By freeing the creator from the chains/leash of record companies, we will hear less stories of artists “selling out” to a record label’s demands. The artist will now release what he or she considers “good work,” hence decentralizing a centralized market.
Creating Trust by Erasing the Option of Dishonesty
As noted before, blockchain technology can store a copy of the data on each node, and each node must form a consensus on the information, transaction, or change that is going through the ledger in order for anything to happen. This also helps with honest transactions, and unfortunately, in the music industry, there is the occasional dirty business going on. If the record labels used the decentralized network, every cent of every dollar that came through the record label would be transparent, and there would be no room for dishonesty.
But transparency goes further than that. Royalties are some of the biggest money-suckers in the business. If you look at some songs today, the list of people and companies attached to it is often longer than the average family of five’s grocery list for the week. Each one of those names on that list is most likely getting a cut of the royalties.
In addition, it’s hard to believe that every person that has somehow contributed to the come up of the artist has gotten their piece. Many times, not everyone is given the credit they deserve or any credit at all when a song is released. It’s not too uncommon to hear stories of how songwriters or producers have never gotten the royalties they deserved on a song for the work they have done with an artist at the beginning of their career, and then somewhere along the line as the artist gets big, they are completely forgotten and cut out of the picture.

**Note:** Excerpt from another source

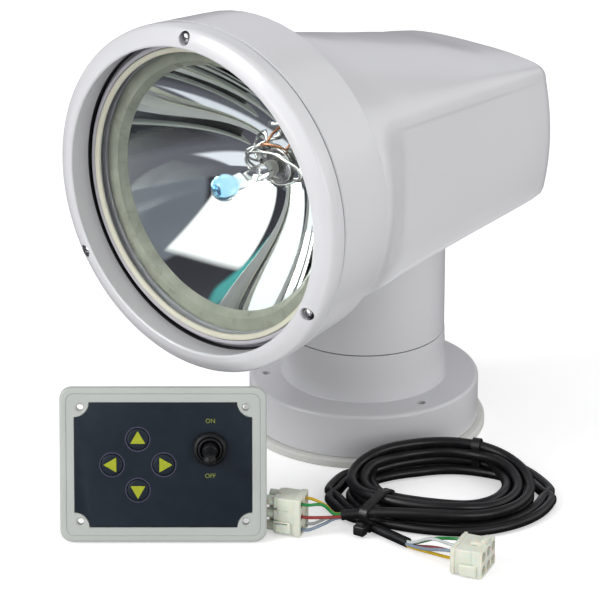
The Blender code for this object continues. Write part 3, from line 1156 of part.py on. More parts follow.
def connector(name, frame, length, silos, sockets):
    """A 2 by 3 housing: X along the wires, Y across the two columns, Z across the three rows."""
    shell = block(name, (length, CONNECTOR_DEPTH, CONNECTOR_HEIGHT), (0.0, 0.0, 0.0), NYLON,
                  edge=CONNECTOR_EDGE, segments=1, parent=frame)
    face = length / 2.0
    turn = (0.0, math.pi / 2.0, 0.0)
    spots = [(row * CONNECTOR_HEIGHT / 3.0, column * CONNECTOR_DEPTH / 4.0)
             for row in (-1, 0, 1) for column in (-1, 1)]
    if silos > 0.0:
        tubes = pegs(name + "_silos", SILO_RADIUS, -face - silos, CONNECTOR_EDGE - face, spots, steps=12, parent=frame)
        tubes.rotation_euler = turn
        fuse(shell, tubes)
    if sockets > 0.0:
        bores = pegs(name + "_sockets", SILO_RADIUS, face - sockets, face + CONNECTOR_EDGE, spots, steps=12,
                     parent=frame)
        bores.rotation_euler = turn
        cut(shell, bores)
    return shell


def wires(name, frame, start, heading, ends, skin):
    """A collar at the jacket's end with a thin tube running to each of the contacts in use."""
    start = Vector(start)
    heading = Vector(heading).normalized()
    turn = heading.to_track_quat("Z", "Y").to_euler()
    collar = disc(name, CABLE_RADIUS - GAP, GAP, WIRE_COLLAR, skin, steps=12, place=start, turn=turn, parent=frame)
    side = heading.cross(Vector((0.0, 0.0, 1.0))).normalized()
    above = side.cross(heading)
    middle = sum((Vector(end) for end, into in ends), Vector()) / len(ends)

    def bearing(pair):
        away = Vector(pair[0]) - middle
        return math.atan2(away.dot(above), away.dot(side))

    ordered = sorted(ends, key=bearing)
    step = 2.0 * math.pi / len(ordered)
    turned_by = sum(bearing(pair) - index * step for index, pair in enumerate(ordered)) / len(ordered)
    for index, (end, into) in enumerate(ordered):
        end = Vector(end)
        angle = turned_by + index * step
        spread = (side * math.cos(angle) + above * math.sin(angle)) * WIRE_SPREAD
        root = start + heading * (WIRE_COLLAR + GAP) / 2.0 + spread
        route = smooth_route((root, root + heading * WIRE_STRAIGHT, end - Vector(into) * WIRE_STRAIGHT, end), 5)
        source = tube(f"{name}_{index}_line", route, WIRE_RADIUS, None, resolution=0, cutter=True)
        fuse(collar, meshed(source, f"{name}_{index}", None, parent=frame, cutter=True))


def contacts(place, turn, length, roll, used):
    """Places on the wire side of a connector, just off its face, and the way into it, in set_frame."""
    ahead = Vector((math.cos(turn), math.sin(turn), 0.0))
    across = Vector((-ahead.y, ahead.x, 0.0))
    upward = Vector((0.0, 0.0, 1.0))
    if roll:
        across, upward = upward, -across
    face = Vector(place) + ahead * (length / 2.0 + math.copysign(CONTACT_GAP, length))
    way = ahead if length < 0.0 else -ahead
    spots = []
    for column, row in used:
        spots.append((face + across * (column * CONNECTOR_DEPTH / 4.0) + upward * (row * CONNECTOR_HEIGHT / 3.0), way))
    return spots


def cable_parts(frame):
    add("cable_coil", coil_mesh(), CABLE_BLACK, parent=frame)
    for name, along in TIE_PLACES.items():
        middle_x, middle_y, half, high = coil_section(along)
        low = COIL_BOTTOM - GAP
        tall = high + TIE_CLEAR - low
        place = (middle_x, middle_y, low + tall / 2.0)
        heading = (0.0, 0.0, coil_heading(along))
        inner = (2.0 * TIE_WIDTH, 2.0 * (half + TIE_CLEAR), tall)
        outer = (TIE_WIDTH, inner[1] + 2.0 * TIE_THICKNESS, tall + 2.0 * TIE_THICKNESS)
        tie = block(name, outer, place, CABLE_BLACK, turn=heading, parent=frame)
        out = half + TIE_CLEAR + TIE_THICKNESS / 2.0 + TIE_HEAD[1] / 2.0
        fuse(tie, block(name + "_head", TIE_HEAD, (*coil_point(along, out), TIE_HEAD[2] / 2.0 + TIE_HEAD_LIFT), None,
                        turn=heading, parent=frame, cutter=True))
        cut(tie, block(name + "_inside", inner, place, None, turn=heading, parent=frame, cutter=True))

    left_place = (*LEFT_CONNECTOR_PLACE, CONNECTOR_HEIGHT / 2.0 + GAP)
    right_place = (*RIGHT_CONNECTOR_PLACE, CONNECTOR_DEPTH / 2.0 + GAP)
    left = empty("connector_left_frame", left_place, (0.0, 0.0, LEFT_CONNECTOR_TURN), frame)
    right = empty("connector_right_frame", right_place, (math.pi / 2.0, 0.0, RIGHT_CONNECTOR_TURN), frame)
    connector("connector_left", left, LEFT_CONNECTOR_LENGTH, LEFT_SILO_LENGTH, 0.0)
    connector("connector_right", right, RIGHT_CONNECTOR_LENGTH, 0.0, RIGHT_SOCKET_DEPTH)

    clear = CABLE_RADIUS + CABLE_CLEAR
    low = CABLE_RADIUS + GAP
    first = LEFT_LEAD_START
    left_route = [(*coil_point(along, coil_section(along)[2] + clear), LEFT_LEAD_HEIGHT)
                  for along in (first, first - 0.10)]
    left_route.append((*LEFT_LEAD_END, LEFT_LEAD_HEIGHT))
    first = RIGHT_LEAD_START
    right_route = [(*coil_point(along, coil_section(along)[2] + clear), low) for along in (first, first + 0.12)]
    right_route.append((*RIGHT_LEAD_END, low))
    tube("cable_lead_left", smooth_route(left_route, 10), CABLE_RADIUS, CABLE_BLACK, parent=frame)
    tube("cable_lead_right", smooth_route(right_route, 10), CABLE_RADIUS, CABLE_BLACK, parent=frame)
    wires("cable_wires_left", frame, left_route[-1], Vector(left_route[-1]) - Vector(left_route[-2]),
          contacts(left_place, LEFT_CONNECTOR_TURN, LEFT_CONNECTOR_LENGTH, False, WIRES_LEFT),
          WIRE_COLOURS["yellow"])
    wires("cable_wires_right", frame, right_route[-1], Vector(right_route[-1]) - Vector(right_route[-2]),
          contacts(right_place, RIGHT_CONNECTOR_TURN, -RIGHT_CONNECTOR_LENGTH, True, WIRES_RIGHT),
          WIRE_COLOURS["green"])


def build():
    clear_scene()
    base_parts()
    pan_axis = empty("pan_axis")
    turret_parts(pan_axis)
    tilt_axis = empty("tilt_axis", (0.0, 0.0, TILT_HEIGHT), parent=pan_axis)
    lamp_frame = empty("lamp_frame", (0.0, 0.0, LAMP_HEIGHT - TILT_HEIGHT), (math.pi / 2.0, 0.0, 0.0), tilt_axis)
    head_parts(tilt_axis, lamp_frame)
    set_frame = empty("set_frame", turn=(0.0, 0.0, SET_TURN))
    panel_frame = empty("panel_frame", (*PANEL_PLACE, 0.0), (math.pi / 2.0 - PANEL_LEAN, 0.0, 0.0), set_frame)
    panel_parts(panel_frame)
    cable_parts(set_frame)
    bpy.context.view_layer.update()


build()
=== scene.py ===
"""Looks of the remote control searchlight, its control panel and its extension cable.

Metres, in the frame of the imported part: the lamp turns about Z at the origin and its beam leaves
along -Y. The panel and the cable lie in front of it, in a frame of their own turned about Z.
"""

import math

import bmesh
import bpy
import numpy as np
from mathutils import Matrix, Vector


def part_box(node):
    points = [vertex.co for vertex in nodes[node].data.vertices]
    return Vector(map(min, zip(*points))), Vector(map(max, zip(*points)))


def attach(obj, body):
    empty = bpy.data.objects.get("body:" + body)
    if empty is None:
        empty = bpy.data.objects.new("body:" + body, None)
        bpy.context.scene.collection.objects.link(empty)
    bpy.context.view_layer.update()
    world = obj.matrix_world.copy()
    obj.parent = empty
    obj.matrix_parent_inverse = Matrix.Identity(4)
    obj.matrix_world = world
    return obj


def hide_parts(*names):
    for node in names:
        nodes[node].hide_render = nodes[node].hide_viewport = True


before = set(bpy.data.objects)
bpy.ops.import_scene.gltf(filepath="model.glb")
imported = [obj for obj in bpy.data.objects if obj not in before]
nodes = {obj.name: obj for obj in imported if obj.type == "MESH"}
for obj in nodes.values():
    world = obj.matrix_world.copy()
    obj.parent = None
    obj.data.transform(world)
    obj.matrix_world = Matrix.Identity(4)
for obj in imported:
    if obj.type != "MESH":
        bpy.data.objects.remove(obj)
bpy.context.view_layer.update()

# Camera
CAMERA_PLACE = (1.15907, -1.43120, 0.8386)
CAMERA_PITCH = math.radians(67.20)
CAMERA_TURN = math.radians(40.0)
CAMERA_LENS = 240.0
CAMERA_SENSOR = 36.0
CAMERA_REACH = 60.0

# Frames
WORLD = Matrix.Identity(4)
SET = Matrix.Rotation(math.radians(40.0), 4, "Z")
PANEL_PLACE = (-0.0965, -0.1397, 0.0)
PANEL_LEAN = math.radians(14.0)
PANEL = SET @ Matrix.Translation(PANEL_PLACE) @ Matrix.Rotation(math.pi / 2.0 - PANEL_LEAN, 4, "X")
LAMP_HEIGHT = 0.1559
TILT_HEIGHT = 0.1500
LAMP = Matrix.Translation((0.0, 0.0, LAMP_HEIGHT)) @ Matrix.Rotation(math.pi / 2.0, 4, "X")

# Sides of turned pieces, from the lamp's rims down to screws, and the least gap between pieces
FINEST, FINE, DIAL, MEDIUM, SMALL = 240, 200, 96, 64, 32
CLEAR = 0.0003
# Edges that turn by more than this many degrees stay sharp
SHARP = 35.0


def clamp(value, low, high):
    return max(low, min(high, value))


def smoothstep(value, start, end):
    t = clamp((value - start) / (end - start), 0.0, 1.0)
    return t * t * (3.0 - 2.0 * t)


def tree_node(tree, kind, inputs=(), **settings):
    """A shader node with its settings, and its inputs as (name or number, value or socket) pairs."""
    made = tree.nodes.new(kind)
    for name, value in settings.items():
        setattr(made, name, value)
    for name, value in inputs:
        if isinstance(value, bpy.types.NodeSocket):
            tree.links.new(value, made.inputs[name])
        else:
            made.inputs[name].default_value = value
    return made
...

This is also where the transparency comes in. Being able to track ownership, digital rights, documents, digital assets, and more, would mean no one ever not “eating.”
If an artist would tokenize each project, each person would get their share, fans would be able to help fund the artist directly, the artist would get their true share of their money, and the days of someone getting left behind would be…. behind us.
Music doesn’t just match well with blockchain. It NEEDS it.